It's a defensible position, I live in the EU so proximity to heaps of expendable income is not as abundant than in the US middle-class. In the UK we had a saying "the poor man pays twice", meaning that if you buy a shitty rake and it breaks you have to go buy a new one.
This is kinda the case with phones too, you can buy a $450 phone with 2 years of updates, or a $700 with 5 years.
False dichotomy. I just bought an Android phone over the weekend for $35 (on sale from $50) -- the LG K3. It has an older Android OS (Marshmellow) a little slow, the screen resolution isn't great, and the keyboard input is a little more fiddly than my Nexus 5X (which bricked, which is why I needed to get a new temp phone), but otherwise it works just fine.

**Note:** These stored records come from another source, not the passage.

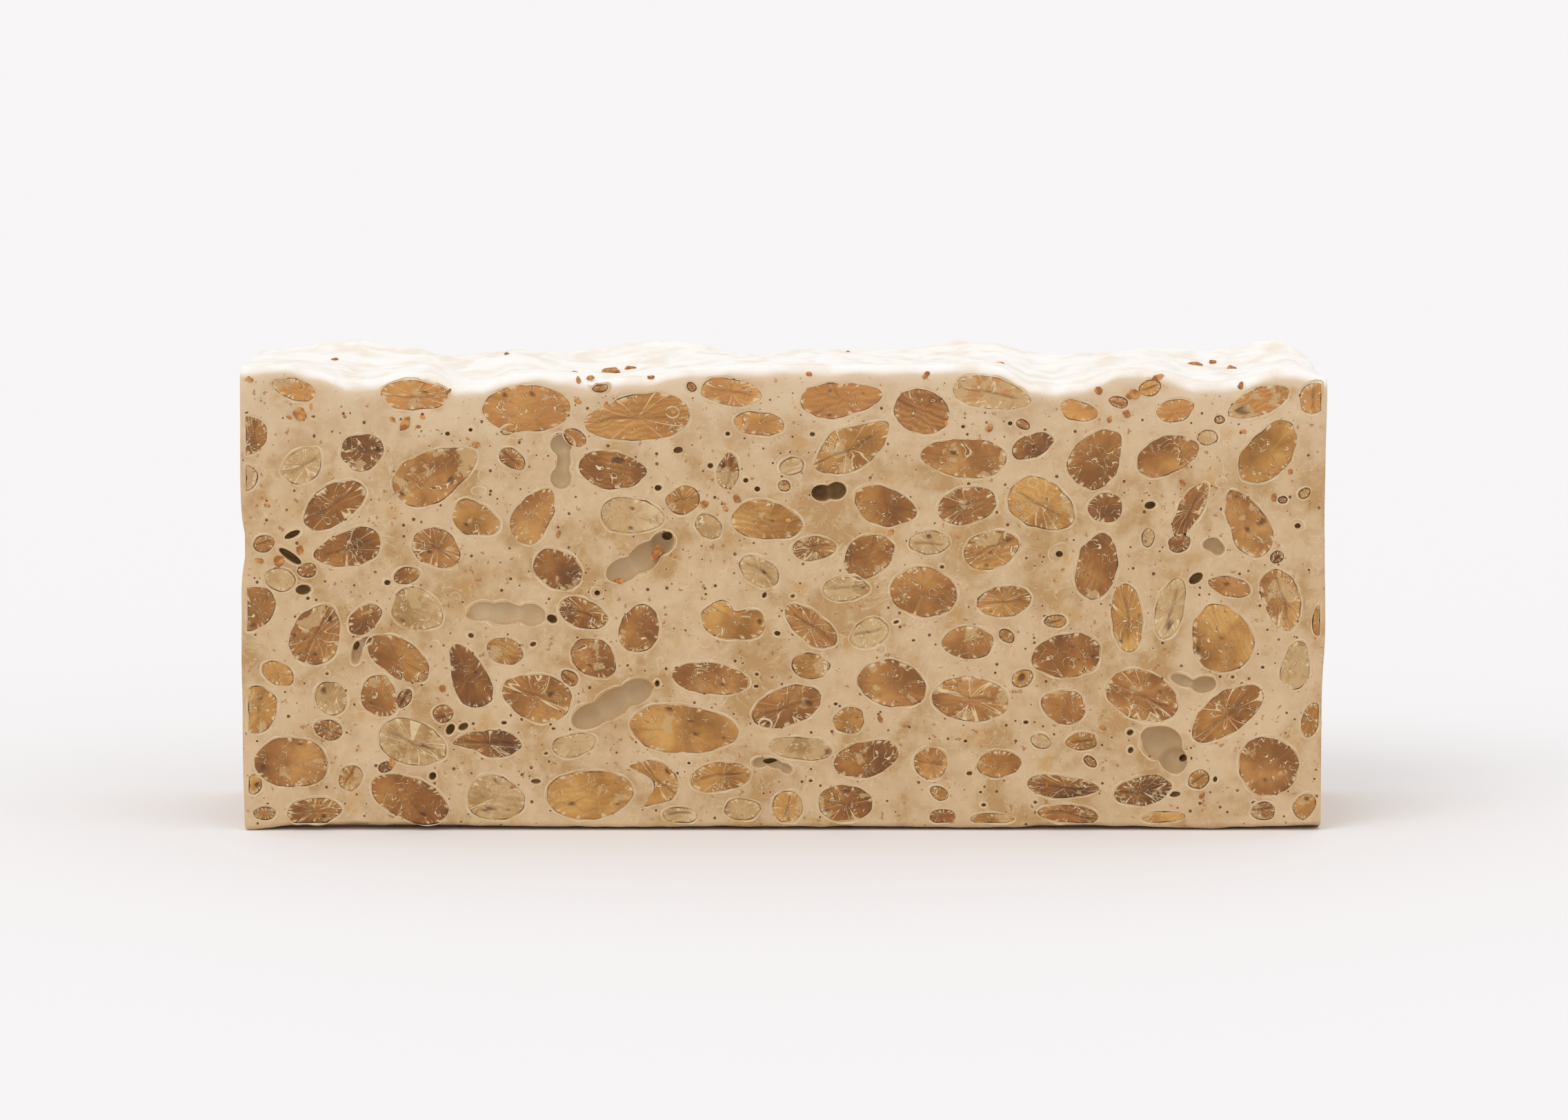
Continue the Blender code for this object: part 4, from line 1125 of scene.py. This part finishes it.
class NOUGAT_OT_crumbs(bpy.types.Operator):
    """Model the crumbs of kernel sunk in the front and in the skin"""

    bl_idname = "nougat.crumbs"
    bl_label = "Crumbs"

    def execute(self, context):
        chance = random.Random(21)
        tree = cad_tree()
        made = []
        spots = [(Vector((x * MM, LOW.y + 0.1 * MM, z * MM)), size, "front") for x, z, size in CRUMBS]
        for x, y, size in SKIN_CRUMBS:
            spots.append((Vector((x * MM, y * MM, cad_top(tree, x * MM, y * MM) - 0.4 * MM)), size, "top"))
        for number, (spot, size, where) in enumerate(spots):
            bpy.ops.mesh.primitive_ico_sphere_add(subdivisions=3, radius=size / 2 * MM, location=(0, 0, 0))
            crumb = context.object
            long, wide = chance.uniform(0.9, 1.3), chance.uniform(0.55, 0.9)
            turn = chance.uniform(0, math.pi)
            for vert in crumb.data.vertices:
                lump = 1 + 0.45 * noise.noise(vert.co / (size * 0.4 * MM) + Vector((number * 5.0, 0, 0)))
                a, b, c = vert.co * lump
                a, b, c = a * long, b * wide, min(c * 0.4, 0.22 * MM if where == "front" else 1 * MM)
                a, b = a * math.cos(turn) - b * math.sin(turn), a * math.sin(turn) + b * math.cos(turn)
                vert.co = spot + (Vector((a, -c, b)) if where == "front" else Vector((a, b, c)))
            made.append(crumb)
        bpy.ops.object.select_all(action="DESELECT")
        for crumb in made:
            crumb.select_set(True)
        context.view_layer.objects.active = made[0]
        bpy.ops.object.join()
        crumbs = context.object
        crumbs.name = "kernel_crumbs"
        crumbs.data.shade_smooth()
        crumbs.data.materials.append(bpy.data.materials["kernel crumb"])
        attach(crumbs, BODY)
        return {"FINISHED"}


class NOUGAT_OT_other_kernels(bpy.types.Operator):
    """Model the cut kernels of the bar's back and ends, joined by how roasted they are"""

    bl_idname = "nougat.other_kernels"
    bl_label = "Back and end kernels"

    def execute(self, context):
        unit = add_unit_kernel("unit_back_kernel", 48)
        width, depth, height = ((HIGH[k] - LOW[k]) / MM for k in range(3))
        sizes = ((17, 400), (15, 500), (13, 700), (11, 900), (9, 900), (7, 1200), (5, 900), (3.4, 500))
        spots = []
        for face, seed, across in (("back", 5, width), ("left", 8, depth), ("right", 11, depth)):
            hollows = [blob[:5] for blob in SIDE_POCKETS[face]]
            found = scattered(seed, across, height - 4, sizes, 0.9, hollows)
            spots += [(face, spot) for spot in found]
            pores = scattered(seed + 1, across, height - 3, ((2.0, 90), (1.2, 160)), 0.4, hollows + found)
            # These pores get walls of painted shade too.
            cut_blobs("pore_cutter", [(*pore, 0.9 * pore[3]) for pore in pores], "shaded pore wall", 0, face)
            cut_blobs("pocket_cutter", SIDE_POCKETS[face], "bubble wall", 0.45 * MM, face)
        chance = random.Random(3)
        shapes = {roast: [] for roast in TONES}
        outlines = [(face, oval(spot, 300.5 + number)) for number, (face, spot) in enumerate(spots)]
        cut_seats(outlines, PIECE_DEPTH, 32)
        add_lips("other_lips", outlines, 40)
        for number, (face, outline) in enumerate(outlines):
            seed = 300.5 + number
            roast = chance.choice(("dark", "brown", "brown", "tan", "tan", "golden", "golden", "pale"))
            shapes[roast].append(shaped_kernel(unit, face, outline, look_of(seed, chance.random() * 0.7),
                                               seed, PIECE_DEPTH, context.scene.nougat.relief))
        for roast in TONES:
            piece = joined_kernels(f"other_kernels_{roast}", unit, shapes[roast],
                                   bpy.data.materials[f"roasted kernel {roast}"])
            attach(piece, BODY)
        bpy.data.objects.remove(unit)
        return {"FINISHED"}


class NOUGAT_OT_stage(bpy.types.Operator):
    """Set the plain pale floor, the soft lamps and the camera"""

    bl_idname = "nougat.stage"
    bl_label = "Stage"

    def execute(self, context):
        scene = context.scene
        scene.view_settings.view_transform = "Standard"
        bpy.ops.object.select_all(action="DESELECT")
        bpy.ops.mesh.primitive_plane_add(size=6, location=(0, 0, LOW.z))
        floor = context.object
        floor.name = "floor"
        material, tree, shader = new_material("studio floor")
        shader.inputs["Base Color"].default_value = linear("floor")
        shader.inputs["Roughness"].default_value = 0.9
        shader.inputs["Specular IOR Level"].default_value = 0.1
        floor.data.materials.append(material)
        world = bpy.data.worlds.new("studio")
        scene.world = world
        world.use_nodes = True
        nodes = world.node_tree
        plain = nodes.nodes["Background"]
        plain.inputs["Color"].default_value = (1, 1, 1, 1)
        plain.inputs["Strength"].default_value = 0.84
        seen = add(nodes, "ShaderNodeBackground", {"Color": linear("backdrop"), "Strength": 1.0})
        path = add(nodes, "ShaderNodeLightPath")
        shown = add(nodes, "ShaderNodeMath", {
            0: path.outputs["Is Camera Ray"], 1: path.outputs["Is Glossy Ray"]}, operation="MAXIMUM")
        shown = add(nodes, "ShaderNodeMath", {
            0: shown.outputs[0], 1: path.outputs["Is Transmission Ray"]}, operation="MAXIMUM")
        mixed = add(nodes, "ShaderNodeMixShader", {
            0: shown.outputs[0], 1: plain.outputs[0], 2: seen.outputs[0]})
        nodes.links.new(mixed.outputs[0], nodes.nodes["World Output"].inputs["Surface"])
        for name, place, strength, spread in (
            ("key", (-0.55, -0.75, 1.0), 0.62, 35), ("fill", (0.8, -0.7, 0.8), 0.18, 50)):
            lamp = bpy.data.lights.new(name, "SUN")
            lamp.energy = strength
            lamp.angle = math.radians(spread)
            obj = bpy.data.objects.new(name, lamp)
            obj.location = place
            obj.rotation_euler = (-Vector(place)).to_track_quat("-Z", "Y").to_euler()
            scene.collection.objects.link(obj)
        camera = bpy.data.cameras.new("camera")
        camera.sensor_width = 36
        distance, raised, across = 1.4, math.radians(7.1), 0.2877
        camera.lens = camera.sensor_width * distance / across
        eye = bpy.data.objects.new("camera", camera)
        target = Vector((0, LOW.y, 50.3 * MM))
        eye.location = target + Vector((0, -math.cos(raised), math.sin(raised))) * distance
        eye.rotation_euler = (target - eye.location).to_track_quat("-Z", "Y").to_euler()
        scene.collection.objects.link(eye)
        scene.camera = eye
        return {"FINISHED"}


class NOUGAT_PT_panel(bpy.types.Panel):
    """The steps that make the bar"""

    bl_idname = "NOUGAT_PT_panel"
    bl_label = "Nougat Bar"
    bl_space_type = "VIEW_3D"
    bl_region_type = "UI"
    bl_category = "Nougat"

    def draw(self, context):
        settings = context.scene.nougat
        for name in ("lump", "round_off", "relief", "matrix", "skin"):
            self.layout.prop(settings, name)
        for operator in STEPS:
            self.layout.operator(operator.bl_idname)


STEPS = (
    NOUGAT_OT_materials, NOUGAT_OT_bar, NOUGAT_OT_pockets, NOUGAT_OT_front_kernels,
    NOUGAT_OT_small_kernels, NOUGAT_OT_crumbs, NOUGAT_OT_other_kernels, NOUGAT_OT_stage,
)
CLASSES = (NougatSettings, *STEPS, NOUGAT_PT_panel)


def register():
    for cls in CLASSES:
        bpy.utils.register_class(cls)
    bpy.types.Scene.nougat = bpy.props.PointerProperty(type=NougatSettings)


def unregister():
    del bpy.types.Scene.nougat
    for cls in reversed(CLASSES):
        bpy.utils.unregister_class(cls)


def main():
    register()
    bpy.ops.nougat.materials()
    bpy.ops.nougat.bar()
    bpy.ops.nougat.pockets()
    bpy.ops.nougat.front_kernels()
    bpy.ops.nougat.small_kernels()
    bpy.ops.nougat.crumbs()
    bpy.ops.nougat.other_kernels()
    bpy.ops.nougat.stage()


if __name__ == "__main__":
    main()
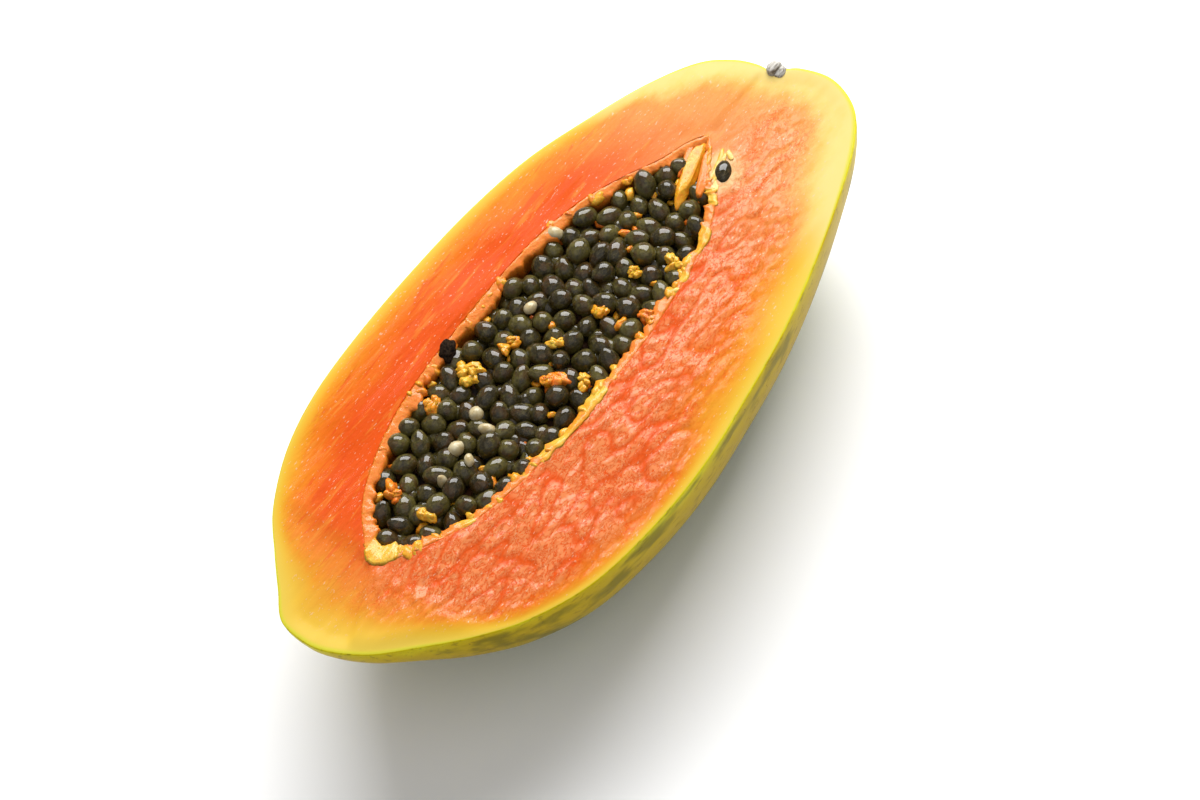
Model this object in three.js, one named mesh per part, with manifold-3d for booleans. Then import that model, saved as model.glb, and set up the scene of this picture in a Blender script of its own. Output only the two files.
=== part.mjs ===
// Half of a ripe papaya, cut lengthwise, lying on its rind with the cut face level and up.
// Millimetres, +Z up. +X runs to the stem end, -X to the blossom end. The plan values below are
// measured from the middle of the cut face, and the whole is set down on z = 0 at the end.

import * as THREE from "three";
import { mergeVertices } from "three/addons/utils/BufferGeometryUtils.js";
import Module from "manifold-3d";

const wasm = await Module();
wasm.setup();

// Driving dimensions of the fruit
const HALF_WIDTH = 54; // widest half width of the cut face
const DEPTH_RATIO = 0.92; // depth of the rind below the cut, over the half width there
const SECTION_POWER = 2.4; // squareness of the cross-section, where 2 is round
const LOBE_DEPTH = 0.02; // how far the valleys between the five soft lobes fall in
const LOBES = 5;
const BELLY_LEAN = 0.0012; // share by which the rind deepens for each millimetre to the stem end
const FLAT_CUT = 1.8; // what the small flat spot takes off the rind's lowest place
const CUT_LEVEL = HALF_WIDTH * DEPTH_RATIO - FLAT_CUT; // height of the cut face

// Outline of the cut face, from the blossom end round by the -Y side to the stem end and back
const OUTLINE = [
  [-109.8, 6], [-108.4, -2], [-102.6, -12.6], [-93.2, -22.8], [-82.2, -33.6], [-69.5, -42.8],
  [-52, -50.2], [-30, -53.4], [-8, -53.6], [14, -51], [36, -47.4], [58, -41.8], [79, -34.8],
  [95, -28.2], [105.2, -20.8], [109.9, -10], [108, 0.6], [103.8, 8.6], [100.6, 18], [94, 26.8],
  [80, 35.2], [62, 42.4], [42, 48.9], [20, 52.4], [-4, 53.8], [-28, 53.8], [-50, 52], [-68, 47.2],
  [-84, 38.6], [-94, 29.4], [-102, 21.2], [-108.4, 14.4],
];

// Edge of the seed hollow in the cut face, from its blossom end round the same way
const HOLLOW = [
  [-81, 4.4], [-74, -1.8], [-65, -7.2], [-54, -11.8], [-42, -14.4], [-28, -16], [-14, -16.8],
  [0, -16.6], [14, -16.4], [28, -15], [40, -12.8], [50, -10.4], [57.4, -7.2], [62, -3.2],
  [66, 1.4], [71, 5], [75.6, 8.6], [71.4, 12.4], [62, 16], [51, 21.8], [39, 26.8], [24, 30],
  [8, 31], [-10, 30.8], [-27, 30.2], [-43, 28.2], [-57, 24.2], [-69, 18.4], [-77, 11],
];
const HOLLOW_DEPTH = 27;
const HOLLOW_MIDDLE = [-3, 7];
const HOLLOW_SPINE = [[-62, 6], [56, 7]]; // the line that the hollow's walls lean in to
const HEADROOM = 12; // how far cutters stand over the cut face
const FOOTROOM = 1; // how far cutters reach under the ground
const SLAB_LONG = 6 * HALF_WIDTH; // a flat cutter's length and width, more than the fruit's
const SLAB_WIDE = 4 * HALF_WIDTH;
const NEAR_EDGE = 0.98; // stalks keep at least this near to the edge's own share of the way out

// Pale lining of the hollow, with a ragged lip
const GAP = 0.35; // clearance between pieces that lie against each other
const LINING_THICK = 1.5;
const LINING_RAGGED = 1.1; // how much thicker the lip gets in places
const FLAP_WIDTH = 4.2; // the wide flap of lining at the blossom end
const FLAP_REACH = 0.035; // how far round the edge the flap goes, as a share of it
const LIP_RISE = 0.5; // the lip's mean height over the cut face
const LIP_WAVE = 0.8; // how far the lip's height swings, as a share of its mean
const LIP_FALL = 0.4; // drop from the lip's outer edge to its inner edge
const LIP_WAVES = 10;
const RAGGED_WAVES = [7, 12];
const RAGGED_START = 1; // where in their swing those waves start, in radians

// Seeds
const SEED_LONG = 3.4; // half length of a seed
const SEED_WIDE = 2.85; // half width of a seed
const SEED_PITCH = 6.5; // spacing of the seeds before they settle
const SEED_NEAR = 6.1; // seeds closer than this push each other away
const SEED_SINK = 2.3; // depth of a seed's middle under the cut face
const SEED_WALL = 2.8; // distance from a seed's middle to the lining
const CORE_SINK = 3.9; // depth of the packed core's top under the cut face
const SEED_ROWS = 8; // rows and columns either side of the middle, more than the hollow holds
const SEED_COLUMNS = 16;
const ROW_APART = Math.sqrt(3) / 2; // distance between staggered rows, over the spacing
const SEED_JOG = 0.5; // how far a seed starts off its row, as a share of the spacing
const START_MARGIN = 0.6; // how near to the wall seeds may start, as a share of where they settle
const SETTLE_STEPS = 40;
const SETTLE_PUSH = 0.3; // share of an overlap that one step undoes
const POST_CLOSE = 0.6; // how much of a seed's half width stays clear of a lump
const SEED_TILT = 1.2; // range of the seeds' pitch, in radians
const SEED_SIZES = [0.9, 1.1];
const SEED_UPS = 1.6; // range of the seeds' height

// Soft pulp lumps that stand up among the seeds: x, y, radius, and how far the top stands
// over the cut face
const LUMPS = [
  [-62, 13, 3.2, 0.6], [-34.5, 22, 2.8, 0.8], [-18.5, 20, 3.6, 1], [-8.3, 14.8, 2.6, 1],
  [-1, 4.2, 2.2, 0.4], [-9.5, -1.6, 3.2, 0.6], [14, 0.4, 2.4, 0.2], [29, 0.4, 2.2, 0],
  [38, -7.2, 2.6, 0.2], [19.5, -12.2, 2.8, 0.2],
];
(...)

Six years ago I paid $170 for an equivalent phone (older version of android than current, slower, less ram, space, etc). On sale. And used it for almost a year and a half. So the low-end has really gone down in price.
I mean I just bought the new one last weekend so it's too soon to tell. Google Play Services got updated again this morning, though.
The previous phone I think it was most of the time I owned it, but I didn't get any major OS upgrades (nor did I expect to), just minor updates.
It got slower over time but it never bricked, unlike my fancy new Nexus 5X, which completely bricked after I owned it for a year and a few months. Who cares about security updates and software patches when your phone completely breaks in less than the average upgrade cycle (obviously I don't mean all of these phones do, but apparently it was a common problem with Nexus 5X, I found out after the fact. I have a coworker on his 3rd one in two years).
Which, in the absolute best of cases, get security updates for one or two years, while the equivalent iPhone does for 4 or more. That's what he means by paying twice.